J’ai mon commerce qui me permet de gagner parfaitement ma vie. Je vais ouvrir d’autres cybercafés et pourquoi pas investir dans l’industrie à l’avenir », ajoute notre interlocuteur, confiant. Au vu de l’engouement phénoménal pour Internet, certains jeunes arrivent jusqu’à réserver leur place d’avance en appelant le gérant du cybercafé lui demandant de leur laisser un poste libre. « Dieu Merci, cet investissement fonctionne très bien.
C’est très rentable par rapport à d’autres commerce », affirme Said, propriétaire d’un espace internet à Draa El Mizan.
Attention au déséquilibre psychologique !
L’addiction des jeunes désoeuvrés à Internet peut s’avérer préjudiciable sur le plan psychologique, estiment les spécialistes. « Ce comportement est à l’origine d’une pression permanente qui s’exerce sur les internautes.
Déçus par la réalité de leur vie, ils tentent de fuir pour se réfugier dans un univers virtuel qui disparaît dès qu’ils quittent le cybercafé.

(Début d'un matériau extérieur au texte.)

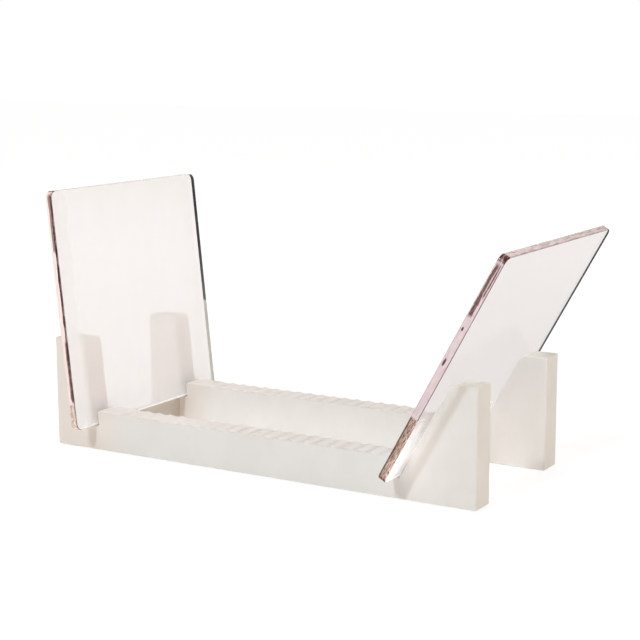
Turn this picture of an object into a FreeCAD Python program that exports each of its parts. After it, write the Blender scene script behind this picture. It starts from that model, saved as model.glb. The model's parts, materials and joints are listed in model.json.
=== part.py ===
import FreeCAD, Part
import math
import os

# Free-standing two-rail rack with two clear leaning end panels.
# Millimetres.  +X runs along the rails, +Y across the rack, +Z up.
# Every piece is first drawn with X = 0 at the outer end of the left posts, Y = 0 midway
# between the two side frames and Z = 0 on the table, then all are shifted along X so
# that the origin is the middle of the whole rack's outline on the table.

# ---- driving dimensions -------------------------------------------------------------
RACK_LENGTH = 400.0        # over the outer ends of the posts
RACK_WIDTH = 152.0         # over the outer faces of the two side frames
FRAME_THICKNESS = 23.0     # each side frame, across the rack
POST_HEIGHT = 94.0         # side frame's underside to the top of its posts
RAIL_HEIGHT = 34.0         # side frame's underside to the crest of its rail
PAD_PROUD = 0.8            # how far the rack is held off the table by its pads

PANEL_WIDTH = 203.0        # across the rack
PANEL_HEIGHT = 202.0       # along the leaning face
PANEL_THICKNESS = 6.4
PANEL_CORNER = 6.0         # radius of the panel's four corners
PANEL_ARRIS = 0.5          # broken edge all round the panel

LEFT_LEAN = 6.0            # degrees from upright, both panels lean outwards
RIGHT_LEAN = 29.0
LEFT_FOOT = (36.6, 21.1)   # lower outer edge of each panel, X and height above the underside
RIGHT_FOOT = (334.7, 18.1)

SEAT_CLEARANCE = 0.3       # panel to post and panel to slot floor
SLOT_PLAY = 1.5            # panel to the end of the rail

GROOVE_PITCH = 12.0        # shallow scallops that divide the crest of each rail
GROOVE_DEPTH = 1.4
GROOVE_RADIUS = 12.0
GROOVE_COUNT = 21
FIRST_GROOVE = 75.0        # X of the first scallop's middle

EDGE_ROUND = 1.6           # long edges of both faces of a side frame
END_ROUND = 1.8            # outer lower corners of the posts, seen from the side
LEFT_POST_ROUND = 1.8      # inner top corner of the steep post
RIGHT_POST_ROUND = 9.0     # inner top corner of the sloping post
RAIL_END_ROUND = 1.7

BAR_THICKNESS = 9.0        # cross bars at the feet of the panels, along X
BAR_UNDERSIDE = 2.0        # height above the side frame's underside
BAR_ROUND = 1.5
LEFT_BAR_FACE = 36.3       # X of each bar's face towards the middle, just outside its panel
RIGHT_BAR_FACE = 335.1

DOWEL_RADIUS = 2.5
DOWEL_LENGTH = 24.0
DOWEL_CHAMFER = 0.6
DOWEL_INSET = 5.0          # dowel axis from the top and from the underside of its bar

PAD_RADIUS = 7.0
PAD_THICKNESS = 1.6
PAD_CHAMFER = 0.3
PAD_INSET = 14.0           # pad centre from the outer end of the post

TOUCH = 1e-3

SIDES = {"left": -1.0, "right": 1.0}
FEET = {"left": LEFT_FOOT, "right": RIGHT_FOOT}
LEANS = {"left": LEFT_LEAN, "right": RIGHT_LEAN}


# ---- helpers ------------------------------------------------------------------------
def lean_axes(side):
    """Unit vectors of a panel seen from the front: up its face, and inwards through it."""
    lean = math.radians(LEANS[side])
    up = (SIDES[side] * math.sin(lean), math.cos(lean))
    inward = (-SIDES[side] * math.cos(lean), math.sin(lean))
    return up, inward


def slot_point(side, along, through):
    """A point given by its distance up the panel's face and inwards from its outer face."""
    up, inward = lean_axes(side)
    foot = FEET[side]
    x = foot[0] + along * up[0] + through * inward[0]
    z = foot[1] + along * up[1] + through * inward[1]
    return x, z


def slot_wall_at(side, through, height):
    """The point where a slot wall reaches the given height."""
    up = lean_axes(side)[0]
    x, z = slot_point(side, -SEAT_CLEARANCE, through)
    return x + (height - z) / up[1] * up[0], height


def lifted(shape):
    """Raise a piece drawn from the side frame's underside to its height over the table."""
    shape.translate(FreeCAD.Vector(0, 0, PAD_PROUD))
    return shape


def corner_edges(shape, corners):
    """Edges that run across the rack through the given (x, z) corners."""
    found = []
    for edge in shape.Edges:
        ends = [v.Point for v in edge.Vertexes]
        if abs(ends[0].y - ends[-1].y) < TOUCH:
            continue
        for x, z in corners:
            if abs(ends[0].x - x) < TOUCH and abs(ends[0].z - z) < TOUCH:
                found.append(edge)
    return found


def face_edges(shape, levels):
    """Edges that lie in a plane of constant Y at one of the given levels."""
    found = []
    for edge in shape.Edges:
        box = edge.BoundBox
        if box.YMax - box.YMin > TOUCH:
            continue
        if min(abs(box.YMin - level) for level in levels) < TOUCH:
            found.append(edge)
    return found


# ---- side frames --------------------------------------------------------------------
def side_outline():
    """Outline of a side frame seen from the front: post, slot, rail, slot, post."""
    rail_wall = PANEL_THICKNESS + SLOT_PLAY
    post_wall = -SEAT_CLEARANCE
    floor = -SEAT_CLEARANCE
    return [
        (0.0, 0.0),
        (RACK_LENGTH, 0.0),
        (RACK_LENGTH, POST_HEIGHT),
        slot_wall_at("right", post_wall, POST_HEIGHT),
        slot_point("right", floor, post_wall),
        slot_point("right", floor, rail_wall),
        slot_wall_at("right", rail_wall, RAIL_HEIGHT),
        slot_wall_at("left", rail_wall, RAIL_HEIGHT),
        slot_point("left", floor, rail_wall),
        slot_point("left", floor, post_wall),
        slot_wall_at("left", post_wall, POST_HEIGHT),
        (0.0, POST_HEIGHT),
    ]


def side_blank(y_front):
    """Side frame with rounded corners and edges, before the rail is scalloped."""
    outline = side_outline()
    loop = [FreeCAD.Vector(x, y_front, z) for x, z in outline]
    face = Part.Face(Part.makePolygon(loop + loop[:1]))
    blank = face.extrude(FreeCAD.Vector(0, FRAME_THICKNESS, 0))
    post_ends = [outline[0], outline[1]]
    blank = blank.makeFillet(END_ROUND, corner_edges(blank, post_ends))
    blank = blank.makeFillet(RIGHT_POST_ROUND, corner_edges(blank, [outline[3]]))
    blank = blank.makeFillet(LEFT_POST_ROUND, corner_edges(blank, [outline[10]]))
    blank = blank.makeFillet(RAIL_END_ROUND, corner_edges(blank, [outline[6], outline[7]]))
    faces = [y_front, y_front + FRAME_THICKNESS]
    return blank.makeFillet(EDGE_ROUND, face_edges(blank, faces))


def groove_cutters(y_front):
    """Round bars that cut the scallops across the rail's crest."""
    cutters = []
    centre_height = RAIL_HEIGHT - GROOVE_DEPTH + GROOVE_RADIUS
    for index in range(GROOVE_COUNT):
        start = FreeCAD.Vector(FIRST_GROOVE + index * GROOVE_PITCH, y_front - 1.0, centre_height)
        across = FreeCAD.Vector(0, 1, 0)
        cutters.append(Part.makeCylinder(GROOVE_RADIUS, FRAME_THICKNESS + 2.0, start, across))
    return cutters


def pad_spots():
    """Centres of the four pads, one under each post."""
    reach = RACK_WIDTH / 2 - FRAME_THICKNESS / 2
    spots = []
    for x in (PAD_INSET, RACK_LENGTH - PAD_INSET):
        for y in (-reach, reach):
            spots.append((x, y))
    return spots


def pad_recesses():
    """Shallow round recesses that the pads sit in."""
    depth = PAD_THICKNESS - PAD_PROUD
    recesses = []
    for x, y in pad_spots():
        recesses.append(Part.makeCylinder(PAD_RADIUS, depth, FreeCAD.Vector(x, y, 0)))
    return recesses


def side_frame(y_front):
    """One side frame: two posts, two slanted slots and the scalloped rail in one piece."""
    cutters = groove_cutters(y_front) + pad_recesses() + dowel_bodies()
    return lifted(side_blank(y_front).cut(Part.makeCompound(cutters)))


# ---- cross bars, dowels and pads ----------------------------------------------------
def bar_section(side):
    """X of the bar's two faces and the height of its top, level with the slot floors."""
    top = FEET[side][1] - SEAT_CLEARANCE
    if side == "left":
        return LEFT_BAR_FACE - BAR_THICKNESS, LEFT_BAR_FACE, top
    return RIGHT_BAR_FACE, RIGHT_BAR_FACE + BAR_THICKNESS, top


def cross_bar(side):
    """Flat bar between the side frames, along the outer side of its panel's foot."""
    x_low, x_high, top = bar_section(side)
    span = RACK_WIDTH - 2 * FRAME_THICKNESS
    corner = FreeCAD.Vector(x_low, -span / 2, BAR_UNDERSIDE)
    bar = Part.makeBox(BAR_THICKNESS, span, top - BAR_UNDERSIDE, corner)
    long_corners = []
    for x in (x_low, x_high):
        for z in (BAR_UNDERSIDE, top):
            long_corners.append((x, z))
    bar = bar.makeFillet(BAR_ROUND, corner_edges(bar, long_corners))
    return lifted(bar.cut(Part.makeCompound(dowel_bodies())))


def dowel_bodies():
    """Two dowels at each end of each bar, half in the bar and half in the side frame."""
    dowels = []
    joint = RACK_WIDTH / 2 - FRAME_THICKNESS
    for side in SIDES:
        x_low, x_high, top = bar_section(side)
        for z in (BAR_UNDERSIDE + DOWEL_INSET, top - DOWEL_INSET):
            for y in (-joint, joint):
                start = FreeCAD.Vector((x_low + x_high) / 2, y - DOWEL_LENGTH / 2, z)
                across = FreeCAD.Vector(0, 1, 0)
                peg = Part.makeCylinder(DOWEL_RADIUS, DOWEL_LENGTH, start, across)
                ends = [e for e in peg.Edges if len(e.Vertexes) == 1]
                dowels.append(peg.makeChamfer(DOWEL_CHAMFER, ends))
    return dowels


def joint_dowels():
    return lifted(Part.makeCompound(dowel_bodies()))


def foot_pads():
    """Thin round pads under the posts; the rack stands on them."""
    pads = []
    for x, y in pad_spots():
        pad = Part.makeCylinder(PAD_RADIUS, PAD_THICKNESS, FreeCAD.Vector(x, y, 0))
        lower_rim = [e for e in pad.Edges if len(e.Vertexes) == 1 and e.BoundBox.ZMax < TOUCH]
        pads.append(pad.makeChamfer(PAD_CHAMFER, lower_rim))
    return Part.makeCompound(pads)


# ---- clear panels -------------------------------------------------------------------
def clear_panel(side):
    """Flat clear plate with rounded corners, leaning outwards in its two slots."""
    plate = Part.makeBox(PANEL_THICKNESS, PANEL_WIDTH, PANEL_HEIGHT,
                         FreeCAD.Vector(0, -PANEL_WIDTH / 2, 0))
    short = [e for e in plate.Edges if e.BoundBox.XLength > PANEL_THICKNESS / 2]
    plate = plate.makeFillet(PANEL_CORNER, short)
    rims = [e for e in plate.Edges if e.BoundBox.XLength < TOUCH]
    plate = plate.makeChamfer(PANEL_ARRIS, rims)
    if side == "right":
        plate.translate(FreeCAD.Vector(-PANEL_THICKNESS, 0, 0))
    turn = SIDES[side] * LEANS[side]
    plate.rotate(FreeCAD.Vector(0, 0, 0), FreeCAD.Vector(0, 1, 0), turn)
    foot = FEET[side]
    plate.translate(FreeCAD.Vector(foot[0], 0, foot[1]))
    return lifted(plate)


# ---- assembly -----------------------------------------------------------------------
def all_pieces():
    front = -RACK_WIDTH / 2
    rear = RACK_WIDTH / 2 - FRAME_THICKNESS
    return {
        "front_side_frame": side_frame(front),
        "rear_side_frame": side_frame(rear),
        "left_cross_bar": cross_bar("left"),
        "right_cross_bar": cross_bar("right"),
        "joint_dowels": joint_dowels(),
        "foot_pads": foot_pads(),
        "left_clear_panel": clear_panel("left"),
        "right_clear_panel": clear_panel("right"),
    }


def main():
    os.makedirs("parts", exist_ok=True)
    pieces = all_pieces()
    outline = Part.makeCompound(list(pieces.values())).BoundBox
    shift = FreeCAD.Vector(-(outline.XMin + outline.XMax) / 2, 0, 0)
    for name, shape in pieces.items():
        shape.translate(shift)
        shape.exportStep("parts/" + name + ".step")


main()
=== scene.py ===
import bpy
import json
import math
from mathutils import Matrix, Vector, noise


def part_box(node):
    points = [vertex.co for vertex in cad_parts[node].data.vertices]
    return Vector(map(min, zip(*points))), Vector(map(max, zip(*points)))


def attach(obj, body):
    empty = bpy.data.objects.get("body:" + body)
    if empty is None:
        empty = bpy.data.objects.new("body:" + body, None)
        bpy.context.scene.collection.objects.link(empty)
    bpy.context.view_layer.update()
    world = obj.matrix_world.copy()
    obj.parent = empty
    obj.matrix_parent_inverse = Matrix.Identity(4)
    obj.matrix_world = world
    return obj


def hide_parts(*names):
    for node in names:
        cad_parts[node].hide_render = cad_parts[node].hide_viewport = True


# A rack of two ivory side frames that carries two clear leaning panels.  Metres, Z up:
# X runs along the rails and Y from the front side frame to the rear one.

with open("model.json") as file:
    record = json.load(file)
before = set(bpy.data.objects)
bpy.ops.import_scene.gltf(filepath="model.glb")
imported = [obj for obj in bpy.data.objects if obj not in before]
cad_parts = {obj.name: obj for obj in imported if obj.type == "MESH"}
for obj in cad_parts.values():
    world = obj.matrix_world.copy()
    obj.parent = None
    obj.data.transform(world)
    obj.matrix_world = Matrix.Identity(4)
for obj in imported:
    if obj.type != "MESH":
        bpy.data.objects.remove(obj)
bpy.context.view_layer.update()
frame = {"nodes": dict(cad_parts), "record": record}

# ------------------------------------------------------------------ camera
CAMERA_EYE = (0.6560, -1.0895, 0.3443)
CAMERA_AZIMUTH = 30.91       # degrees from +Y, towards -X
CAMERA_DROP = 10.12          # degrees below the horizon
CAMERA_ROLL = -0.16          # degrees, the right side up
CAMERA_LENS = 87.71          # millimetres, like the sensor
SENSOR_WIDTH = 36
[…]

Et lorsqu’ils reviennent à la réalité, ils affichent souvent une hostilité envers la société, se renferment sur eux-mêmes. A long terme, on risque d’avoir une société d’antipathiques », avertit Salah Yahi, psychologue.
« Il faut sensibiliser ces jeunes à faire face à la réalité telle qu’elle se présente, en s’armant de volonté et de courage. Une heure ou deux sur la Toile ne cause pas problème, mais ils doivent en même temps œuvrer à changer eux-mêmes leur destin.
La famille, l’entourage immédiat, la mosquée et les associations de la société civile ont un rôle important à jouer pour parer à une situation dramatique », ajoute notre interlocuteur.